[Records that describe objects]
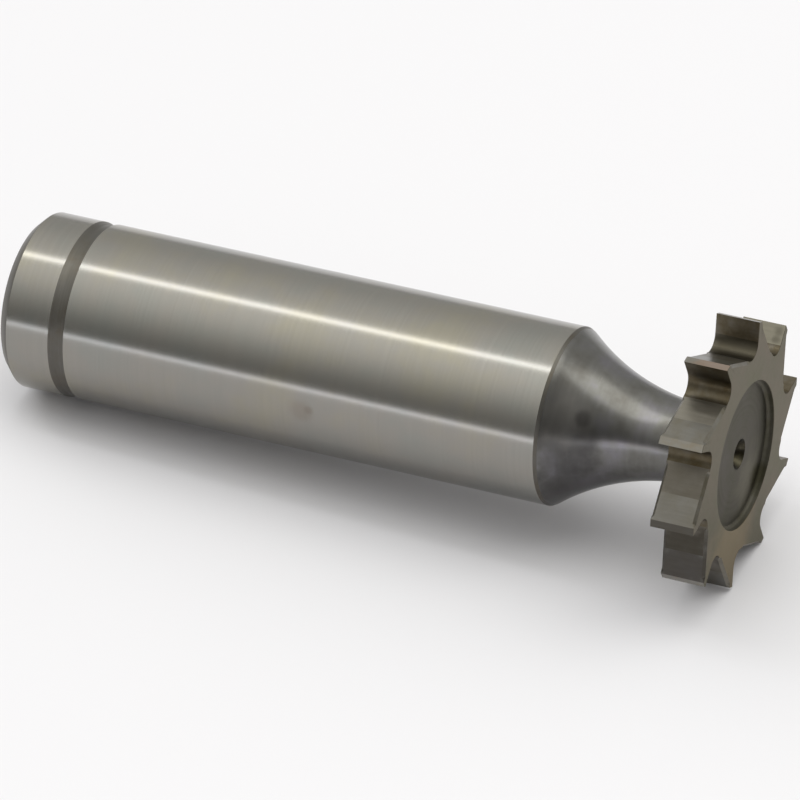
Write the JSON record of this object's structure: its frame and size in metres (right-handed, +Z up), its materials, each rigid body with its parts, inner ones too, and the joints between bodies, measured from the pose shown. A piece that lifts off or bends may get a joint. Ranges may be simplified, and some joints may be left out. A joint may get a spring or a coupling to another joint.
{
  "type": "woodruff keyseat cutter",
  "caption": "Slim shank-type milling cutter with a plain round shank, a waisted neck and a narrow toothed wheel, for cutting half-round keyseats in shafts.",
  "frame": {"origin": "on the surface it lies on, under the middle of its bounding box", "axes": "+X runs along the shank towards the cutting end, turned up from the tool's own axis by its lie of about 3.3 degrees; +Z is up; +Y is the far side in the picture, across the shank"},
  "size_m": [0.055, 0.0194, 0.0187],
  "materials": {
    "ground_steel": "bare tool steel, cylindrically ground on the shank and the wheel, turned and duller on the neck, milled in the gullets, with no coating"
  },
  "bodies": {
    "root": {"cutter": "ground_steel"}
  },
  "joints": []
}
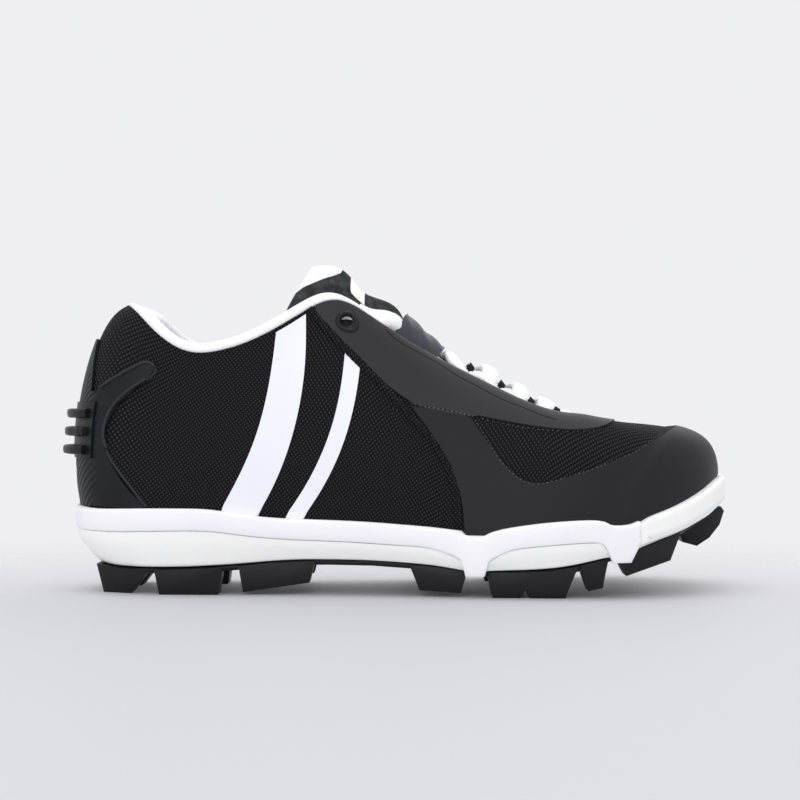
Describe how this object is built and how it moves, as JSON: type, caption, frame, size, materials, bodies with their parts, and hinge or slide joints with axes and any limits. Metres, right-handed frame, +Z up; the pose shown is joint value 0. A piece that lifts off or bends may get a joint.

> Goal:
The records above should be returned exactly.

> The reply:
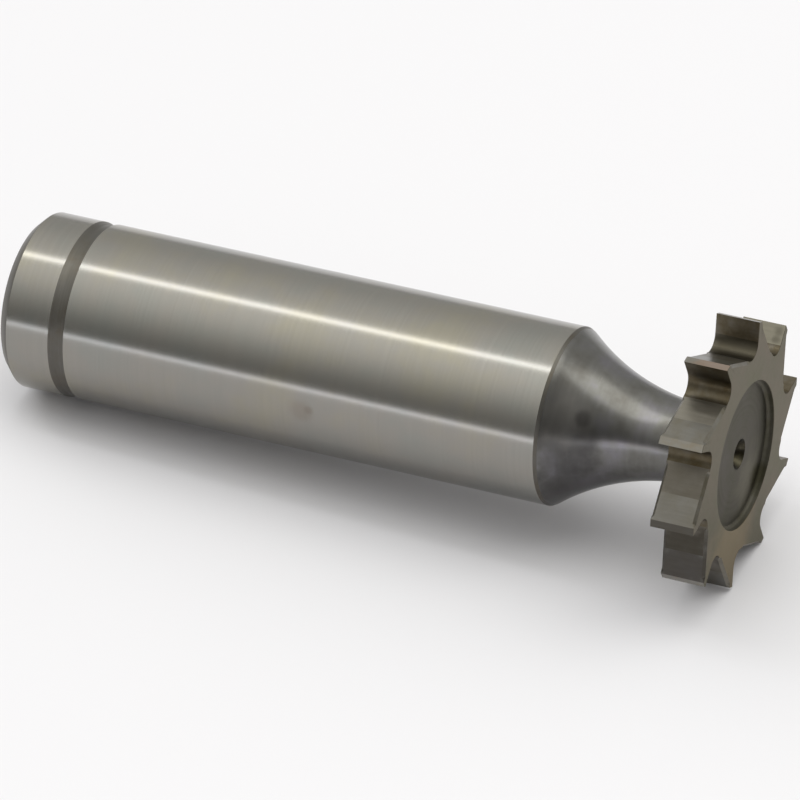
Write the JSON record of this object's structure: its frame and size in metres (right-handed, +Z up), its materials, each rigid body with its parts, inner ones too, and the joints between bodies, measured from the pose shown. A piece that lifts off or bends may get a joint. Ranges may be simplified, and some joints may be left out. A joint may get a spring or a coupling to another joint.
{
  "type": "woodruff keyseat cutter",
  "caption": "Slim shank-type milling cutter with a plain round shank, a waisted neck and a narrow toothed wheel, for cutting half-round keyseats in shafts.",
  "frame": {"origin": "on the surface it lies on, under the middle of its bounding box", "axes": "+X runs along the shank towards the cutting end, turned up from the tool's own axis by its lie of about 3.3 degrees; +Z is up; +Y is the far side in the picture, across the shank"},
  "size_m": [0.055, 0.0194, 0.0187],
  "materials": {
    "ground_steel": "bare tool steel, cylindrically ground on the shank and the wheel, turned and duller on the neck, milled in the gullets, with no coating"
  },
  "bodies": {
    "root": {"cutter": "ground_steel"}
  },
  "joints": []
}
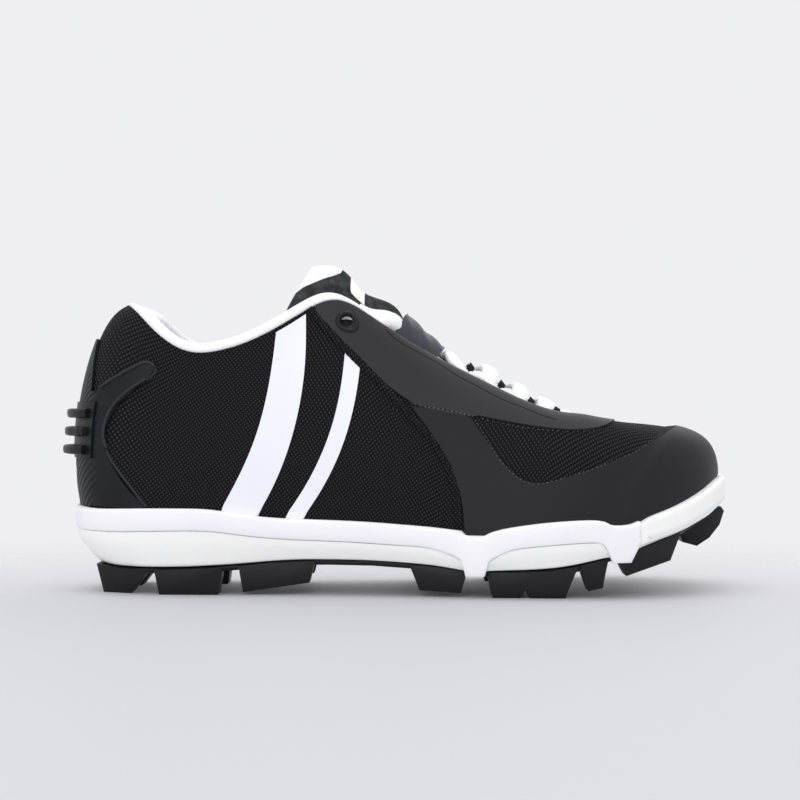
Describe how this object is built and how it moves, as JSON: type, caption, frame, size, materials, bodies with their parts, and hinge or slide joints with axes and any limits. Metres, right-handed frame, +Z up; the pose shown is joint value 0. A piece that lifts off or bends may get a joint.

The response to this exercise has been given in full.